* STATED EXERCISE:
Repeat exactly the lines of the entries below from the one with "on the X axis" through the one with "imported = [obj", both ends included, and nothing else.

*-*-*

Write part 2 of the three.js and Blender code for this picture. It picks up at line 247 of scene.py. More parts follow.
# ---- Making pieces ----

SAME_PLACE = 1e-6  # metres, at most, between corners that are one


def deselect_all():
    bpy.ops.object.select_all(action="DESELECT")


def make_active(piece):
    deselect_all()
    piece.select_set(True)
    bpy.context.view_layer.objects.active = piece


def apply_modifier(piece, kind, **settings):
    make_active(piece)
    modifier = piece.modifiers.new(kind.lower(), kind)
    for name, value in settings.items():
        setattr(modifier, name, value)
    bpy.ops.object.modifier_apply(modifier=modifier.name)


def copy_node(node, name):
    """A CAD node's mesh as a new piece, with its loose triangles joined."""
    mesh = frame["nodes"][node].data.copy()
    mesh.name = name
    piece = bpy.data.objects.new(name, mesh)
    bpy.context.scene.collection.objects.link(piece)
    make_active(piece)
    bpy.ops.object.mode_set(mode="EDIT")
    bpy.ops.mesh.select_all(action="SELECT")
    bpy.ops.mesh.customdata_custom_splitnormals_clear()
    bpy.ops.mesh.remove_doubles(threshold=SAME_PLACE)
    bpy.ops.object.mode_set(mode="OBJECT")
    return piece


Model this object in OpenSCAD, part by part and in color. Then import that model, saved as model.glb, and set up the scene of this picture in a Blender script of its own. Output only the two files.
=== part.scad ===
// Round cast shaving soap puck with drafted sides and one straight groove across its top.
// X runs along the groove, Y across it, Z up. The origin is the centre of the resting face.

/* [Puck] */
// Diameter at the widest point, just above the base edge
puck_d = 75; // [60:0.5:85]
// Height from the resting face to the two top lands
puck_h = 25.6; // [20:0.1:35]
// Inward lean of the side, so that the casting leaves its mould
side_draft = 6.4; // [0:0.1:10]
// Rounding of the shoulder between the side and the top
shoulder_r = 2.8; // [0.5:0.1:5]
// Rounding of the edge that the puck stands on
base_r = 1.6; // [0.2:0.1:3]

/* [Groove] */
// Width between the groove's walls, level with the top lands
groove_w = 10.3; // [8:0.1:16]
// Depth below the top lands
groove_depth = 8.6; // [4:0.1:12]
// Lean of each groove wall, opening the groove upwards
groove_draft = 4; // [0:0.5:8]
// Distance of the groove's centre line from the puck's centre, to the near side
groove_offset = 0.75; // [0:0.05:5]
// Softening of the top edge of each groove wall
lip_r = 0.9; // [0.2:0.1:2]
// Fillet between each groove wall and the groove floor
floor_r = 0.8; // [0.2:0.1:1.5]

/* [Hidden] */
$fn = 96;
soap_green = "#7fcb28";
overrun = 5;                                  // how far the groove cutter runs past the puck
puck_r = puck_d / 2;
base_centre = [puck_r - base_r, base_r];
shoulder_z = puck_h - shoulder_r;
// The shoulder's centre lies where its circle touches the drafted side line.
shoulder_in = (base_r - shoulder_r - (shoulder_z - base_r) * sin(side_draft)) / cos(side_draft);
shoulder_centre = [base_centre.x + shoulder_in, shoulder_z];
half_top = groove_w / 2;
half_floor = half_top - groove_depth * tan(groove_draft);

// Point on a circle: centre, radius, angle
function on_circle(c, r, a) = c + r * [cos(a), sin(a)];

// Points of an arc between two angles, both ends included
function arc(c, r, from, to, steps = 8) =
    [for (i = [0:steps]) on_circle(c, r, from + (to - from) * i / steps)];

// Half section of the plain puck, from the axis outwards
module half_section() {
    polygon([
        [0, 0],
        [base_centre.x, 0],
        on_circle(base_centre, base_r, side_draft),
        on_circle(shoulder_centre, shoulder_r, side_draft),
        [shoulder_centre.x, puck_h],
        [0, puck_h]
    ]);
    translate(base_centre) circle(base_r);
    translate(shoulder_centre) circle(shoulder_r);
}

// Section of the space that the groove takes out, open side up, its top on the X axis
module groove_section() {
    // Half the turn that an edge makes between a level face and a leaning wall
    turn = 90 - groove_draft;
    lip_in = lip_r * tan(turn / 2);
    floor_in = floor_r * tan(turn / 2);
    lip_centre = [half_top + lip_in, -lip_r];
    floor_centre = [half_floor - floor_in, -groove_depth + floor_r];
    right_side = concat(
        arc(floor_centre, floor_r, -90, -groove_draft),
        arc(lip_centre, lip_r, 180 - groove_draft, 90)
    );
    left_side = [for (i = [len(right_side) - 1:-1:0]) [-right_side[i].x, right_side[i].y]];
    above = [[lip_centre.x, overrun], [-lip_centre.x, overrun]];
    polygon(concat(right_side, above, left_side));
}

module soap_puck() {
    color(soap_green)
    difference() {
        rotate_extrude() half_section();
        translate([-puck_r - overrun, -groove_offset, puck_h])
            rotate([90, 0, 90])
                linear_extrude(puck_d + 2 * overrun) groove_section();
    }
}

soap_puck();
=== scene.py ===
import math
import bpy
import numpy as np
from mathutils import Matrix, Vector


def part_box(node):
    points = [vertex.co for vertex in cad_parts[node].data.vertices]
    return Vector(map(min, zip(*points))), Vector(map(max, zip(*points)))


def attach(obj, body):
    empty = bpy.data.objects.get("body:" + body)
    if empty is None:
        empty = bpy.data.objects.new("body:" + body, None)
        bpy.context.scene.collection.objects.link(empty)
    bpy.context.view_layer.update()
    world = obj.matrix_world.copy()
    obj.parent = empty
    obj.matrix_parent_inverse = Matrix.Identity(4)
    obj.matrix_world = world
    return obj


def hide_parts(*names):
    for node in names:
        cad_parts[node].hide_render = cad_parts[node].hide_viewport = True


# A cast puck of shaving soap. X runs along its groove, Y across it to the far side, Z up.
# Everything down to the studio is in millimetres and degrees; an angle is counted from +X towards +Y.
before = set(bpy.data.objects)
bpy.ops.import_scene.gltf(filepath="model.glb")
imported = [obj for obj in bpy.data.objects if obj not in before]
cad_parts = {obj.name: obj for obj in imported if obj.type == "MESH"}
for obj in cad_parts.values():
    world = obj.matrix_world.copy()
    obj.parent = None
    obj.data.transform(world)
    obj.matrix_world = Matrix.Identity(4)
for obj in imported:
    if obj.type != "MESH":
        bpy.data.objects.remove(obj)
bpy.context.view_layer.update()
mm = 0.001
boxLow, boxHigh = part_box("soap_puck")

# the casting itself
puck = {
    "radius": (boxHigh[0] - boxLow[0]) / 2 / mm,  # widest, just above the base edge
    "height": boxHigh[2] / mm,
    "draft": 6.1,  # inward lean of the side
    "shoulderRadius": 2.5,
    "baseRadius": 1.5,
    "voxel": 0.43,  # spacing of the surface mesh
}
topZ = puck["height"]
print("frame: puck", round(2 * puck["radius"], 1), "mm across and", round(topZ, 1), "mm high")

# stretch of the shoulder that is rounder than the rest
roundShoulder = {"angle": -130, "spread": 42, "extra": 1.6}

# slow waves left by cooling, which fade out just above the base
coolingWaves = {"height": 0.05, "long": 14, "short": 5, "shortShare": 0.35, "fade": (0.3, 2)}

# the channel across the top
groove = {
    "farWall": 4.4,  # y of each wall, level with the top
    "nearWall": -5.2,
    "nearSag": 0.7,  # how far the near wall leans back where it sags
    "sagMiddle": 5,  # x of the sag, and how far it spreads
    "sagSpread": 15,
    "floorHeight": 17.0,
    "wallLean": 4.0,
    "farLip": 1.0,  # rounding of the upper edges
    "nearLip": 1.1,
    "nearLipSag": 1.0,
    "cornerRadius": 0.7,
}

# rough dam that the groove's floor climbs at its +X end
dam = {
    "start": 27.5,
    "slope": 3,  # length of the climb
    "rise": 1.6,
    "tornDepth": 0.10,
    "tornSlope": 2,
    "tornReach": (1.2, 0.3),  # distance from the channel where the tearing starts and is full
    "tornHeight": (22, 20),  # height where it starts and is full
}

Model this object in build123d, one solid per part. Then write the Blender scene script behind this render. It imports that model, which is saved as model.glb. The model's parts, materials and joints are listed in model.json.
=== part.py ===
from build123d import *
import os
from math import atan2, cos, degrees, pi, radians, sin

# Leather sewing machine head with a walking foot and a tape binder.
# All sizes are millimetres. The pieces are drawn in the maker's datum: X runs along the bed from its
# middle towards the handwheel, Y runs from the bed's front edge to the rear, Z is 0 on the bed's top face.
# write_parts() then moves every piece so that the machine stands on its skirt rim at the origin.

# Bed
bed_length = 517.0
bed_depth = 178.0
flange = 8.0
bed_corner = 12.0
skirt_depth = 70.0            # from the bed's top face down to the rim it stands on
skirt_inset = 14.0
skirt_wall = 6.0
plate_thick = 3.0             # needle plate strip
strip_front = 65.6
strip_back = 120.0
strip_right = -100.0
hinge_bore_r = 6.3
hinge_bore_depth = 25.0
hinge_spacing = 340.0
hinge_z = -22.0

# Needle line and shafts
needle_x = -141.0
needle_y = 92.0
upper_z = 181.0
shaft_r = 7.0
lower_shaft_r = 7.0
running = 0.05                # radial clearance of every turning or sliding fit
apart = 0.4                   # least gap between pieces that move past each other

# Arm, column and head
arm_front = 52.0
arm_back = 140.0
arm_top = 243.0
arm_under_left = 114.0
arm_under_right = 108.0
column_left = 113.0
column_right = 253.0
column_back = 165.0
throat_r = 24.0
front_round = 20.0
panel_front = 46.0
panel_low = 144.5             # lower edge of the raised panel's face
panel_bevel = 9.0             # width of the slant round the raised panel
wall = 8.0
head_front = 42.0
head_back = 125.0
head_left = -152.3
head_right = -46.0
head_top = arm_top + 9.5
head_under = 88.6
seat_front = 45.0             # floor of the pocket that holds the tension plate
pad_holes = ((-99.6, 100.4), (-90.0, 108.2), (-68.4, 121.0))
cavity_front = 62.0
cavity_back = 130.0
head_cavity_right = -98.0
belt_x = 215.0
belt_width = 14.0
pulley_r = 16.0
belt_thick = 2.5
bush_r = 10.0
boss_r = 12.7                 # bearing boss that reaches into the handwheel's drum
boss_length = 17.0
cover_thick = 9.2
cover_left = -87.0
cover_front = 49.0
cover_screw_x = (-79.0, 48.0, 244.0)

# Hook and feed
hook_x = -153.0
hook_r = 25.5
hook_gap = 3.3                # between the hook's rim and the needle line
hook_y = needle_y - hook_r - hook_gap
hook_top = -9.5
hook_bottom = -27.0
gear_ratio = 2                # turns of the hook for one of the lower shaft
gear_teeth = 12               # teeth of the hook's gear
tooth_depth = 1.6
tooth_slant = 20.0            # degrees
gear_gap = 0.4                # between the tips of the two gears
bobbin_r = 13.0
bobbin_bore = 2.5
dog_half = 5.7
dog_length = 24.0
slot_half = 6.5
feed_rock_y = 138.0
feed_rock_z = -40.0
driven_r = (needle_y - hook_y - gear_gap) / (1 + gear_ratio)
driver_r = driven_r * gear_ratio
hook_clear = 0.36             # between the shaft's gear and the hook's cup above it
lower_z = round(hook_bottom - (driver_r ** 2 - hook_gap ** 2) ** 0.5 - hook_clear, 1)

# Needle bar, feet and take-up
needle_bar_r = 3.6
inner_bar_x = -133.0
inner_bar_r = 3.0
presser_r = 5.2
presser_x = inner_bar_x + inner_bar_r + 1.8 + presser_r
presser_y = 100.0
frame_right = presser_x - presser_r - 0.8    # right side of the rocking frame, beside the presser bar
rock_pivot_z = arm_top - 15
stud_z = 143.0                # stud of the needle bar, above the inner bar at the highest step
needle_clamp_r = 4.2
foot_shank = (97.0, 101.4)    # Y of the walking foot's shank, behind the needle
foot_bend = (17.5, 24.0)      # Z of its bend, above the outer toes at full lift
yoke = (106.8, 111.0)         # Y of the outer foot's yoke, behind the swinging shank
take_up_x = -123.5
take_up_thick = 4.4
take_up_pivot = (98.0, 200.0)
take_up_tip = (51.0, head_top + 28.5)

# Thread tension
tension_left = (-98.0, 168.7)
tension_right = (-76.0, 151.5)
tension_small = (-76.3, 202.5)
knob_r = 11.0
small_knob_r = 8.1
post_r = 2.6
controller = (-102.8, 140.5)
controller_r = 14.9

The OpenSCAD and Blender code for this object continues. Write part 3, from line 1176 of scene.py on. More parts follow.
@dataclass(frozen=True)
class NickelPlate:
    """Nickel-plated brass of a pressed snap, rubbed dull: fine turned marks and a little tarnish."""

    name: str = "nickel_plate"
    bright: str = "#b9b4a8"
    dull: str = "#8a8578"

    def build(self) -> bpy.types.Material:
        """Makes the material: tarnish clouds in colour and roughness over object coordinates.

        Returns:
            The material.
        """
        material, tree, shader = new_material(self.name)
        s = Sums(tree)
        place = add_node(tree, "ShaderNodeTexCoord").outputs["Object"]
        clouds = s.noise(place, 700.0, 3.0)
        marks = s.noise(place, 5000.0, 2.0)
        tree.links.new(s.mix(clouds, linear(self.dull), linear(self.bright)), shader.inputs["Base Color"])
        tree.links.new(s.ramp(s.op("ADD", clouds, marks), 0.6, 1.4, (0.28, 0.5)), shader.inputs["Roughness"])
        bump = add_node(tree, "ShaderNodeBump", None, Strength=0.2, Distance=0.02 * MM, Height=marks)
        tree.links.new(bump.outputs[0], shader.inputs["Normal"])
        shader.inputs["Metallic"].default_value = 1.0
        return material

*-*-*

* SOLUTION:
// Section of the space that the groove takes out, open side up, its top on the X axis
module groove_section() {
    // Half the turn that an edge makes between a level face and a leaning wall
    turn = 90 - groove_draft;
    lip_in = lip_r * tan(turn / 2);
    floor_in = floor_r * tan(turn / 2);
    lip_centre = [half_top + lip_in, -lip_r];
    floor_centre = [half_floor - floor_in, -groove_depth + floor_r];
    right_side = concat(
        arc(floor_centre, floor_r, -90, -groove_draft),
        arc(lip_centre, lip_r, 180 - groove_draft, 90)
    );
    left_side = [for (i = [len(right_side) - 1:-1:0]) [-right_side[i].x, right_side[i].y]];
    above = [[lip_centre.x, overrun], [-lip_centre.x, overrun]];
    polygon(concat(right_side, above, left_side));
}

module soap_puck() {
    color(soap_green)
    difference() {
        rotate_extrude() half_section();
        translate([-puck_r - overrun, -groove_offset, puck_h])
            rotate([90, 0, 90])
                linear_extrude(puck_d + 2 * overrun) groove_section();
    }
}

soap_puck();
=== scene.py ===
import math
import bpy
import numpy as np
from mathutils import Matrix, Vector


def part_box(node):
    points = [vertex.co for vertex in cad_parts[node].data.vertices]
    return Vector(map(min, zip(*points))), Vector(map(max, zip(*points)))


def attach(obj, body):
    empty = bpy.data.objects.get("body:" + body)
    if empty is None:
        empty = bpy.data.objects.new("body:" + body, None)
        bpy.context.scene.collection.objects.link(empty)
    bpy.context.view_layer.update()
    world = obj.matrix_world.copy()
    obj.parent = empty
    obj.matrix_parent_inverse = Matrix.Identity(4)
    obj.matrix_world = world
    return obj


def hide_parts(*names):
    for node in names:
        cad_parts[node].hide_render = cad_parts[node].hide_viewport = True


# A cast puck of shaving soap. X runs along its groove, Y across it to the far side, Z up.
# Everything down to the studio is in millimetres and degrees; an angle is counted from +X towards +Y.
before = set(bpy.data.objects)
bpy.ops.import_scene.gltf(filepath="model.glb")
imported = [obj for obj in bpy.data.objects if obj not in before]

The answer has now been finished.